Hope that helps.(2 votes)

## Video transcript

- [Voiceover] Blue food
coloring can be oxidized by household bleach, which
contains hypochlorite ion, or OCI-, to form colorless products, as represented by the equation above. So we have this equation where
we have blue food coloring, which has this chemical formula, and it's reacting with
bleach, or hypochlorite, and it's making colorless products. So we're getting this color
change from blue to colorless. A student used a spectrophotometer set at a wavelength of 625 nanometers to study the absorbance
of the food coloring over time during the bleaching process. In the study, bleach is
present in large excess, and I will underline that
'cause that's important. It's present in large excess
so that the concentration of hypochlorite is essentially constant throughout the reaction. The student used data from the study to generate the graphs below. So we'd like to answer, in part a, based on the graphs
above, what is the order of the reaction with respect
to the blue food coloring? So we have a lot of information here. We have these three graphs. If we write absorbance as A, we're looking at the concentration of A over time. We're looking at the ln of A over time, the natural log, and we are also, lastly, looking at one over the
concentration A over time. So, we would like to
know, what is the order of the reaction with respect to our blue? My first instinct when I see this problem, is actually to be a little bit panicky because, hey we have a
lot of information here, so how do we deal with it? We also have a little bit more information for this problem. We also have the equation sheet. So this is the part of the equation sheet that's relevant for this problem. So it's all of the equations
that have to do with kinetics, which is looking at reaction rates, so that is what we're looking at here. So we have three possible things that might be helpful for this problem. Maybe not, right? So we have this first
equation which gives us the first order integrated rate law. We have the second
equation, which gives us the second order integrated rate law, and we have this third equation which is actually an
equation for the half-life. So it's saying half-life is .693 divided by k, and that is the half-life for a first order reaction. And the important thing to remember here, which will come up again in a second, is that this is a constant,
because k is a constant, so our half-life is also a constant for a first order reaction.

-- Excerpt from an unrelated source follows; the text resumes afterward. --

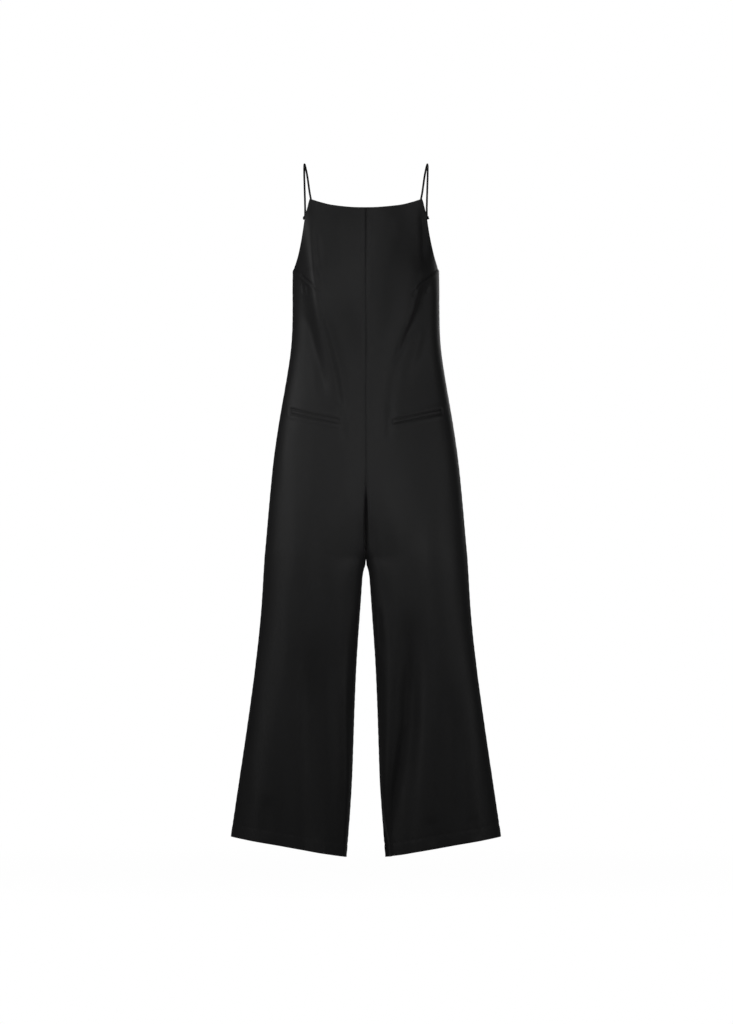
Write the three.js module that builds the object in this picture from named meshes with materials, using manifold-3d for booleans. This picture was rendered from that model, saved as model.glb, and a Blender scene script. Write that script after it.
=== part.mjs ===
// A strappy wide-leg jumpsuit in black crepe, hollow and filled out as it is when it hangs from the shoulders.
// Four full-length panels, two front and two back, meet at the centre front, centre back, side and inside leg seams.
// Millimetres, +Z up. The front faces -Y and the wearer's left is +X. The origin is midway between the two
// shoulders, level with the underside of the straps, so every drop below is a distance down from there.
import * as THREE from "three";
import Module from "manifold-3d";
import { mergeVertices } from "three/addons/utils/BufferGeometryUtils.js";

const wasm = await Module();
wasm.setup();

const CLOTH = 1.2; // thickness of one layer of the wall
const HEM_PLY = 2; // layers where the hem is turned up
const SEAM_GAP = 0.3; // between two pieces that are sewn together
const COLUMNS = 18; // steps across a panel

// Levels on the body, as drops.
const FRONT_CORNER = 77; // where the strap leaves the front neckline
const FRONT_DIP = 92; // the middle of the front neckline
const BACK_CORNER = 110;
const BACK_DIP = 150;
const UNDERARM = 239;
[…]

So that's the information we have. Let's look back at our graphs. We're gonna start by looking
at just the first graph. It turns out we can get
a lot of information just by looking at the
concentration of A over time. So if we look at this first graph, and we look at the concentration of our blue stuff going down over time, we can see immediately
that this is not linear. So the fact that it's not linear immediately tells us it's not zero order. If it was zero order, we would expect to see a straight line,
which I will draw in pink, with a dotted line because that's not actually what we're seeing. So it's not zero order. We can also get some more information by looking at this one graph. We know it's not zero order. Can we tell from this first
graph if it's first order? And the answer is, we actually can. If you remember from looking
at the equations sheet, we said that first order reactions, so for first order reactions, we know, and I'd say this is maybe one of the most important things
about first order reactions, is that half-life is constant. So that means that the time it takes for the concentration to go down to half of what it was,
is the same no matter what your initial concentration is, no matter what point in your reaction you're at. So that's something we
can actually investigate just by looking at this first graph. We can see how much time it takes to get to half the concentration, and see if that's something
that changes over time. So for example, if we
start with .8 right here, half of .8 is .4, so we can see how much time it takes to get from .8 to .4, which is right here, and if we go down we can
see it takes 20 seconds to have the concentration starting at .8 absorbance units. We can look at the half-life
now to go from .4 to .2. So if we go from .4 to .2,
and I will change colors to make this look more obvious. We'll do this in orange. So going from .4 to .2
takes another 20 seconds. And so we can do this again and again. We could go from .2 to .1. We'll just see the
continuation of a pattern here, which is that, we can see that
it always takes 20 seconds to halve the concentration. And so the fact that half-life is constant based on Graph I, immediately tells us that our reaction is first order because our half-life is constant. We don't even have to look
at any of the other graphs. There is another way you
could do this problem. You might remember, based on
the equations that we have, or based on just equations you know off the top of your head. So one reason we know, and
one reason we could say this is first order, is
because t 1/2 is constant. The other reason why we
know this is first order is, when a reaction is first
order in your reactant, you know that graphing ln of your reaction versus time, gives you a straight line, and we can see from Graph II that this is the case. So we have these two pieces of evidence, from Graph I and Graph II, that tell us that this particular reaction
is actually first order with respect to the blue food coloring.